When a firm benefits from learning-by-doing, it is said to be ‘moving along the learning curve’ or gaining from ‘experience effects’. Learning-by-doing refers to a fall in unit costs as cumulative output increases. Imagine that the production process involves the use of a new machine. When a worker first starts to operate the machine, lack of familiarity means that mistakes are made and progress is slow. However, the worker learns from these mistakes and as the hours spent operating the machine increase, productivity improves, that is, more units of output are produced per unit of input. The more cumulative output is produced, the more efficiently it is produced.

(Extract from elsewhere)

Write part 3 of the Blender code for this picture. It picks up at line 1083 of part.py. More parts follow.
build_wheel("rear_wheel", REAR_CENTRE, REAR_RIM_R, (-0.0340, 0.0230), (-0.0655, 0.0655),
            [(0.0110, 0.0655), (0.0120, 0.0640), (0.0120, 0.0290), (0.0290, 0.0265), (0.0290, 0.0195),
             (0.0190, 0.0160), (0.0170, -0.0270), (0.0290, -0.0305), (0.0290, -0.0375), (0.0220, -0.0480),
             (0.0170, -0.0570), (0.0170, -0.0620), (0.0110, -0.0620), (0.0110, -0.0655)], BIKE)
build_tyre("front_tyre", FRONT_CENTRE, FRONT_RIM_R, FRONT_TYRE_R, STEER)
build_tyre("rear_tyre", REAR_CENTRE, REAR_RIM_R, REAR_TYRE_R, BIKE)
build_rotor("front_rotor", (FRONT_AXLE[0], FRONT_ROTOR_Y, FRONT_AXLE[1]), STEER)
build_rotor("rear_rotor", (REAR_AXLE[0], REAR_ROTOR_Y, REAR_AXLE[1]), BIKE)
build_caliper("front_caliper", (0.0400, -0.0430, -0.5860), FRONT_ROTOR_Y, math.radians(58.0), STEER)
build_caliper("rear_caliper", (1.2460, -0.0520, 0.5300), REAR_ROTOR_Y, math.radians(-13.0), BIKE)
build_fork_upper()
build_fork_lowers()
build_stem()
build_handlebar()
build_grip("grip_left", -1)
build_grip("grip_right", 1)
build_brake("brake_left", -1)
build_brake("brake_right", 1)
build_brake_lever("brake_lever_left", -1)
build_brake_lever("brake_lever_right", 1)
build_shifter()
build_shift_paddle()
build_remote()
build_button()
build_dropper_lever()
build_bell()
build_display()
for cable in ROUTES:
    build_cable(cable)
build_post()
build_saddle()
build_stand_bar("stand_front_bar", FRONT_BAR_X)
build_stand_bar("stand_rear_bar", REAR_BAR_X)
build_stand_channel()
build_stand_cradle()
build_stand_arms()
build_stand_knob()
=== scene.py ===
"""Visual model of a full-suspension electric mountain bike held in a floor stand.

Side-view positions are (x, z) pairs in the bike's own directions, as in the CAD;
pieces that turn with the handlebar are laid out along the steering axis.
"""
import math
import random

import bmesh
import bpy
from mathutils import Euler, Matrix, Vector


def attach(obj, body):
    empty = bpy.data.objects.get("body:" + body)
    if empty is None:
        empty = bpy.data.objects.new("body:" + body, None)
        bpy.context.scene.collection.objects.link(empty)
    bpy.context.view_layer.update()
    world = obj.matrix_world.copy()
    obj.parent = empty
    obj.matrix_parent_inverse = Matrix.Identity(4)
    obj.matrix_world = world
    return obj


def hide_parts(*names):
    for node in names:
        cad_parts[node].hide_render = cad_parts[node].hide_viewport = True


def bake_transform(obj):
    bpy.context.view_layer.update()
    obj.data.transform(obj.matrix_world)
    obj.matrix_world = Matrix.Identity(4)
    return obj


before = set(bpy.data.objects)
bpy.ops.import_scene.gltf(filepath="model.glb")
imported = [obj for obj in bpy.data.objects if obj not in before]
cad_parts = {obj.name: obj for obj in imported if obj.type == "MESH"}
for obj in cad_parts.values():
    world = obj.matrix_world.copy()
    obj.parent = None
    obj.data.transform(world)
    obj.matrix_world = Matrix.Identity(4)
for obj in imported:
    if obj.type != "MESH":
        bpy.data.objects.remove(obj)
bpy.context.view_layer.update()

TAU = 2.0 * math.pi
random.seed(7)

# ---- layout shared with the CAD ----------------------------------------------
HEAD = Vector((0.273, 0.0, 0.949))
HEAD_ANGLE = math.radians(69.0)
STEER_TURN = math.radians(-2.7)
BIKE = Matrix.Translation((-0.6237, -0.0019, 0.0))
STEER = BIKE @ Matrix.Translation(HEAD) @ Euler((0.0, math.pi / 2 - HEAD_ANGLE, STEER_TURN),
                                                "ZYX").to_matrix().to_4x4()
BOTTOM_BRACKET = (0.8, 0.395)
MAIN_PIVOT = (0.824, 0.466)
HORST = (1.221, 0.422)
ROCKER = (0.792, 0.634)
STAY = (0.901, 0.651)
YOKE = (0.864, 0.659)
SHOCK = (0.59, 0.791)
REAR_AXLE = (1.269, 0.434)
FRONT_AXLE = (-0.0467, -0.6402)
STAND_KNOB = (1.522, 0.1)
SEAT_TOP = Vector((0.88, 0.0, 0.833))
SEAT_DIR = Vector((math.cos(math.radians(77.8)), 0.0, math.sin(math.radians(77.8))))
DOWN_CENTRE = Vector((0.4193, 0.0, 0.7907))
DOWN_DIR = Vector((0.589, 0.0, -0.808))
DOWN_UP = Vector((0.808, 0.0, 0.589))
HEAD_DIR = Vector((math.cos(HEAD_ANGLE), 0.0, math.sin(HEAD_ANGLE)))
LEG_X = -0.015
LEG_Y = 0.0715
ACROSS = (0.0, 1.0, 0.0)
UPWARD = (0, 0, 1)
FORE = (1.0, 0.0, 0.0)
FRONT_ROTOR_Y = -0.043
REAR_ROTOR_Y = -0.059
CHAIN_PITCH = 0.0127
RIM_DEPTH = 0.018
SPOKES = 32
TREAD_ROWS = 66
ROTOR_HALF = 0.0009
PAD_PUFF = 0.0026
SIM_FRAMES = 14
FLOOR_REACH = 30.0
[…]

The cost of producing a unit of output therefore declines as cumulative output increases, as Figure 10 shows.

Learning effects are not confined to assembly-line tasks but can occur throughout the firm wherever repetition gives rise to experience. Their significance in the industry life cycle is greatest when firms are learning how to use new technology. This occurs both in the introductory phase, as firms experiment with new products, and in the mature phase, as firms learn how to use new processes to improve the manufacture of a standard product. As the point is reached when all the cost savings derived from experience have been extracted, there is a flattening of the learning curve (Figure 10). From then on the firm diverts its attention to other ways of reducing its costs as a means of gaining an advantage over rivals.

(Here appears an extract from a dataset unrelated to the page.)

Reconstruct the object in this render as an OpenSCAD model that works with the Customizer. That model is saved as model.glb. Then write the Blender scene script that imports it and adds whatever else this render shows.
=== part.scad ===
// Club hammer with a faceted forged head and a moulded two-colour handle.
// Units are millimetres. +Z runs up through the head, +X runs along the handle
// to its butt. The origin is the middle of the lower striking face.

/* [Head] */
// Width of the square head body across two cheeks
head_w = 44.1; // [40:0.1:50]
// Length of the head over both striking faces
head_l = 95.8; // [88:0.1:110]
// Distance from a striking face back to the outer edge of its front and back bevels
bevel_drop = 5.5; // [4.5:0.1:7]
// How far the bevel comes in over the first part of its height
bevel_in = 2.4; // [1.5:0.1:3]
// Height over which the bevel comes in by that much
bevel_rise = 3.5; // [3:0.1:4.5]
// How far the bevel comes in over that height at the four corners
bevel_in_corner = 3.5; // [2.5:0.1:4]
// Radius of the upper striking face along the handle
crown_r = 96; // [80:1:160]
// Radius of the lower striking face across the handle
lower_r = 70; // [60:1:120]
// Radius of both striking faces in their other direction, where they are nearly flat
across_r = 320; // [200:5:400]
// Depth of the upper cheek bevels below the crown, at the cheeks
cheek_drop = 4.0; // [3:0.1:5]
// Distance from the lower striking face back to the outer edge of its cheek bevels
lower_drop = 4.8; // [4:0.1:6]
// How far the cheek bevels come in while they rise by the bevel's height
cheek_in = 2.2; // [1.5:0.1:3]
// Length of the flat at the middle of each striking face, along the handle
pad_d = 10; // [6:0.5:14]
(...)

A firm's capacity for learning how to use new technology depends in part on whether innovations build on its existing strengths or render them obsolete. Many historical studies have documented how technological change (process or product innovation) does not evolve in a continuous and smooth manner but discontinuously. A long period of incremental change may be punctuated by episodes of radical change. These discontinuities that are introduced by technological innovation can be classified as either ‘competence enhancing’ or ‘competence destroying’ (Tushman and Anderson, 1986).

To understand this, we need to recognise that once we allow firms to learn and innovate individually, we have moved away from the model of the firm presented in Section 3. That section modelled a ‘representative’ firm among very similar firms. Once firms can learn, we move away from this approach, towards modelling firms as diverse organisations that develop distinct capabilities or competencies over time. Competence-enhancing innovations are innovations that develop new products, or improvements to existing products, which build on a firm's existing competence and strengthen its market position. This cumulative ‘success begets success’ dynamic causes the market structure to become more concentrated, stable and less friendly for new firms:

Existing firms within an industry are in the best position to initiate and exploit new possibilities opened up by a discontinuity if it builds on competencies they already possess … the rich are likely to get richer.

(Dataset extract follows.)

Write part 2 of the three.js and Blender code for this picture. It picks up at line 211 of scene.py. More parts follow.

(Tushman and Anderson, 1986, p. 444)

Competence-destroying innovations have the opposite effect. They develop new products or changes in existing products which require completely new skills and knowledge to be developed. These innovations disrupt industry structure, rendering current capabilities obsolete. Existing firms, set in the old way of doing things, are often not quick or ready enough to adapt to this radical change, allowing new flexible firms (not always small) to enter, remaking industry structure – and perhaps starting a whole new life cycle. Innovation can therefore either stabilise or destabilise industrial structure.